Stored items
········

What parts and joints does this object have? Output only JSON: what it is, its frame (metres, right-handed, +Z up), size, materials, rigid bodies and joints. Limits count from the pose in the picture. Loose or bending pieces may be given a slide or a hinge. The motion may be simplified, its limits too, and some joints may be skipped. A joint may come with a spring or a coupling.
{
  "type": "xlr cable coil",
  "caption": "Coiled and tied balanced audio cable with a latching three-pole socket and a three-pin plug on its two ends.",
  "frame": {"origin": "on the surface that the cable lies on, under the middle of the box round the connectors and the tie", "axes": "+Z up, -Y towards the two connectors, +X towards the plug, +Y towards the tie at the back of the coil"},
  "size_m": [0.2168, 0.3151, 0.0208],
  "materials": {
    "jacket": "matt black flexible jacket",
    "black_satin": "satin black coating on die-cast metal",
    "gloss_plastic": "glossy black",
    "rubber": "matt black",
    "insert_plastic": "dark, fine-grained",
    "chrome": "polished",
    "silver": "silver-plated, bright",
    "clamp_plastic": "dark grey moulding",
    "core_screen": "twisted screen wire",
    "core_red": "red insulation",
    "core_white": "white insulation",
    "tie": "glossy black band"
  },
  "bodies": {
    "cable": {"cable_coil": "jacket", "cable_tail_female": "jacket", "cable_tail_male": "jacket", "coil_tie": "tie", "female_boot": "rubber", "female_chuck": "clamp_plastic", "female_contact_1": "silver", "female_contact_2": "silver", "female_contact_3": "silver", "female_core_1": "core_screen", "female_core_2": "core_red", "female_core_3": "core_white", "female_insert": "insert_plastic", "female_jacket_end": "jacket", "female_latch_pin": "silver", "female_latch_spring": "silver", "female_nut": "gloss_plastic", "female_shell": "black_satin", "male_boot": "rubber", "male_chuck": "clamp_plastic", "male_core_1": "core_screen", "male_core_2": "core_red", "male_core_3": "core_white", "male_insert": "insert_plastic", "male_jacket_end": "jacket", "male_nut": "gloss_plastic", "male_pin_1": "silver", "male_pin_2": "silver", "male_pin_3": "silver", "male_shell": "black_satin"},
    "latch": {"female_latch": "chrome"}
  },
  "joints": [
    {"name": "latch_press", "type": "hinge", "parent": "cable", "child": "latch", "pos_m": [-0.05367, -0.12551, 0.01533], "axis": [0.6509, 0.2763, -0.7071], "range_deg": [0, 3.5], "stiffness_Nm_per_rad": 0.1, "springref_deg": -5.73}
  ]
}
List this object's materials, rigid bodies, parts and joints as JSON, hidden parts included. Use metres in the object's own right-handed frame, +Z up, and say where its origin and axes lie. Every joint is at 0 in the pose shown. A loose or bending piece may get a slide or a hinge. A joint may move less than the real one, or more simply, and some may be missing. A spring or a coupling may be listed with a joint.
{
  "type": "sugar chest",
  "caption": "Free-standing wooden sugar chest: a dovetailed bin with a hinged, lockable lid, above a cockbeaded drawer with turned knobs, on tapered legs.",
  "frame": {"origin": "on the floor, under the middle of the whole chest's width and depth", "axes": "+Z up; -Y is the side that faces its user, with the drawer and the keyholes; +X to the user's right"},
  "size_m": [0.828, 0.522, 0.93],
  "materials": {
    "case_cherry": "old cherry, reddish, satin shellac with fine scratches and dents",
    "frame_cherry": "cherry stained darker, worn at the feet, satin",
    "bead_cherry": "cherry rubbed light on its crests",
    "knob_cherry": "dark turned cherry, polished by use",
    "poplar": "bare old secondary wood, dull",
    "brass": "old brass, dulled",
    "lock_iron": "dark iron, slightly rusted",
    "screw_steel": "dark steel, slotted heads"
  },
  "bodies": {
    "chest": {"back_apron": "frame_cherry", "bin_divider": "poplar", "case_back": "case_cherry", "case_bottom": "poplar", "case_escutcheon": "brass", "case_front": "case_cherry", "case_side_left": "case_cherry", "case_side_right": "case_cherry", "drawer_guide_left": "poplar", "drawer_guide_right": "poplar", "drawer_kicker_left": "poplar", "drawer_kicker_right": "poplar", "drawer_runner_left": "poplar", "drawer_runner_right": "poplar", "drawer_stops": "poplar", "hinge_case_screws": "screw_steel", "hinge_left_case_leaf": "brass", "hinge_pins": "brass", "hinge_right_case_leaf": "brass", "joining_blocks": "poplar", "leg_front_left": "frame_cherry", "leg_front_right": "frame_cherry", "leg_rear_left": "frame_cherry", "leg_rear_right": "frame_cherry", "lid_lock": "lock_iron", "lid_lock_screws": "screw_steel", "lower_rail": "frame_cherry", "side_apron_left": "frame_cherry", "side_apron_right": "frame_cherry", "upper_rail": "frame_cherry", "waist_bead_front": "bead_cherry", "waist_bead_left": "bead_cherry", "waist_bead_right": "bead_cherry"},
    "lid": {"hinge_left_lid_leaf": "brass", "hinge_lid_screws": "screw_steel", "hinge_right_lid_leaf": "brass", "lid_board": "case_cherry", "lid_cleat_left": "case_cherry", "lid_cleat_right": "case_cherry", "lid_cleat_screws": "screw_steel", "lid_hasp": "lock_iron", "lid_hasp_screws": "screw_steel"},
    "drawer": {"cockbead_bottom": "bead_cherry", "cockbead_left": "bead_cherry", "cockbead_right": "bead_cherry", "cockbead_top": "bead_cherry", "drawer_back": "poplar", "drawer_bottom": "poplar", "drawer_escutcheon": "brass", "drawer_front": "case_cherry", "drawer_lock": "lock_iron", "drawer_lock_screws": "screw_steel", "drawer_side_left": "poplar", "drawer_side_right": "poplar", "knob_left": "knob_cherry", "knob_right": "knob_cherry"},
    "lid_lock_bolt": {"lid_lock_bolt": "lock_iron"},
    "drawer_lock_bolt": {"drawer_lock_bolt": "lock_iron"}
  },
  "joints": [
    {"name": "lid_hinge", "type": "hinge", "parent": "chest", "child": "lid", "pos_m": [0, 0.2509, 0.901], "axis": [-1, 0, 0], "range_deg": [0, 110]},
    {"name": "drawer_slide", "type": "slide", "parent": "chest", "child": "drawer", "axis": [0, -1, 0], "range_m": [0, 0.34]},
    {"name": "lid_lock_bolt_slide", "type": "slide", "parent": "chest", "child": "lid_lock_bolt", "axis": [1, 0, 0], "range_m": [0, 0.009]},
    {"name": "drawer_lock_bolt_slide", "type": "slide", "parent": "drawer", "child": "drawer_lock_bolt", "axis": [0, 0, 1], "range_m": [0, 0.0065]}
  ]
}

········

### Job
Transcribe all entries exactly as they are given.

### Output of the exercise
What parts and joints does this object have? Output only JSON: what it is, its frame (metres, right-handed, +Z up), size, materials, rigid bodies and joints. Limits count from the pose in the picture. Loose or bending pieces may be given a slide or a hinge. The motion may be simplified, its limits too, and some joints may be skipped. A joint may come with a spring or a coupling.
{
  "type": "xlr cable coil",
  "caption": "Coiled and tied balanced audio cable with a latching three-pole socket and a three-pin plug on its two ends.",
  "frame": {"origin": "on the surface that the cable lies on, under the middle of the box round the connectors and the tie", "axes": "+Z up, -Y towards the two connectors, +X towards the plug, +Y towards the tie at the back of the coil"},
  "size_m": [0.2168, 0.3151, 0.0208],
  "materials": {
    "jacket": "matt black flexible jacket",
    "black_satin": "satin black coating on die-cast metal",
    "gloss_plastic": "glossy black",
    "rubber": "matt black",
    "insert_plastic": "dark, fine-grained",
    "chrome": "polished",
    "silver": "silver-plated, bright",
    "clamp_plastic": "dark grey moulding",
    "core_screen": "twisted screen wire",
    "core_red": "red insulation",
    "core_white": "white insulation",
    "tie": "glossy black band"
  },
  "bodies": {
    "cable": {"cable_coil": "jacket", "cable_tail_female": "jacket", "cable_tail_male": "jacket", "coil_tie": "tie", "female_boot": "rubber", "female_chuck": "clamp_plastic", "female_contact_1": "silver", "female_contact_2": "silver", "female_contact_3": "silver", "female_core_1": "core_screen", "female_core_2": "core_red", "female_core_3": "core_white", "female_insert": "insert_plastic", "female_jacket_end": "jacket", "female_latch_pin": "silver", "female_latch_spring": "silver", "female_nut": "gloss_plastic", "female_shell": "black_satin", "male_boot": "rubber", "male_chuck": "clamp_plastic", "male_core_1": "core_screen", "male_core_2": "core_red", "male_core_3": "core_white", "male_insert": "insert_plastic", "male_jacket_end": "jacket", "male_nut": "gloss_plastic", "male_pin_1": "silver", "male_pin_2": "silver", "male_pin_3": "silver", "male_shell": "black_satin"},
    "latch": {"female_latch": "chrome"}
  },
  "joints": [
    {"name": "latch_press", "type": "hinge", "parent": "cable", "child": "latch", "pos_m": [-0.05367, -0.12551, 0.01533], "axis": [0.6509, 0.2763, -0.7071], "range_deg": [0, 3.5], "stiffness_Nm_per_rad": 0.1, "springref_deg": -5.73}
  ]
}
List this object's materials, rigid bodies, parts and joints as JSON, hidden parts included. Use metres in the object's own right-handed frame, +Z up, and say where its origin and axes lie. Every joint is at 0 in the pose shown. A loose or bending piece may get a slide or a hinge. A joint may move less than the real one, or more simply, and some may be missing. A spring or a coupling may be listed with a joint.
{
  "type": "sugar chest",
  "caption": "Free-standing wooden sugar chest: a dovetailed bin with a hinged, lockable lid, above a cockbeaded drawer with turned knobs, on tapered legs.",
  "frame": {"origin": "on the floor, under the middle of the whole chest's width and depth", "axes": "+Z up; -Y is the side that faces its user, with the drawer and the keyholes; +X to the user's right"},
  "size_m": [0.828, 0.522, 0.93],
  "materials": {
    "case_cherry": "old cherry, reddish, satin shellac with fine scratches and dents",
    "frame_cherry": "cherry stained darker, worn at the feet, satin",
    "bead_cherry": "cherry rubbed light on its crests",
    "knob_cherry": "dark turned cherry, polished by use",
    "poplar": "bare old secondary wood, dull",
    "brass": "old brass, dulled",
    "lock_iron": "dark iron, slightly rusted",
    "screw_steel": "dark steel, slotted heads"
  },
  "bodies": {
    "chest": {"back_apron": "frame_cherry", "bin_divider": "poplar", "case_back": "case_cherry", "case_bottom": "poplar", "case_escutcheon": "brass", "case_front": "case_cherry", "case_side_left": "case_cherry", "case_side_right": "case_cherry", "drawer_guide_left": "poplar", "drawer_guide_right": "poplar", "drawer_kicker_left": "poplar", "drawer_kicker_right": "poplar", "drawer_runner_left": "poplar", "drawer_runner_right": "poplar", "drawer_stops": "poplar", "hinge_case_screws": "screw_steel", "hinge_left_case_leaf": "brass", "hinge_pins": "brass", "hinge_right_case_leaf": "brass", "joining_blocks": "poplar", "leg_front_left": "frame_cherry", "leg_front_right": "frame_cherry", "leg_rear_left": "frame_cherry", "leg_rear_right": "frame_cherry", "lid_lock": "lock_iron", "lid_lock_screws": "screw_steel", "lower_rail": "frame_cherry", "side_apron_left": "frame_cherry", "side_apron_right": "frame_cherry", "upper_rail": "frame_cherry", "waist_bead_front": "bead_cherry", "waist_bead_left": "bead_cherry", "waist_bead_right": "bead_cherry"},
    "lid": {"hinge_left_lid_leaf": "brass", "hinge_lid_screws": "screw_steel", "hinge_right_lid_leaf": "brass", "lid_board": "case_cherry", "lid_cleat_left": "case_cherry", "lid_cleat_right": "case_cherry", "lid_cleat_screws": "screw_steel", "lid_hasp": "lock_iron", "lid_hasp_screws": "screw_steel"},
    "drawer": {"cockbead_bottom": "bead_cherry", "cockbead_left": "bead_cherry", "cockbead_right": "bead_cherry", "cockbead_top": "bead_cherry", "drawer_back": "poplar", "drawer_bottom": "poplar", "drawer_escutcheon": "brass", "drawer_front": "case_cherry", "drawer_lock": "lock_iron", "drawer_lock_screws": "screw_steel", "drawer_side_left": "poplar", "drawer_side_right": "poplar", "knob_left": "knob_cherry", "knob_right": "knob_cherry"},
    "lid_lock_bolt": {"lid_lock_bolt": "lock_iron"},
    "drawer_lock_bolt": {"drawer_lock_bolt": "lock_iron"}
  },
  "joints": [
    {"name": "lid_hinge", "type": "hinge", "parent": "chest", "child": "lid", "pos_m": [0, 0.2509, 0.901], "axis": [-1, 0, 0], "range_deg": [0, 110]},
    {"name": "drawer_slide", "type": "slide", "parent": "chest", "child": "drawer", "axis": [0, -1, 0], "range_m": [0, 0.34]},
    {"name": "lid_lock_bolt_slide", "type": "slide", "parent": "chest", "child": "lid_lock_bolt", "axis": [1, 0, 0], "range_m": [0, 0.009]},
    {"name": "drawer_lock_bolt_slide", "type": "slide", "parent": "drawer", "child": "drawer_lock_bolt", "axis": [0, 0, 1], "range_m": [0, 0.0065]}
  ]
}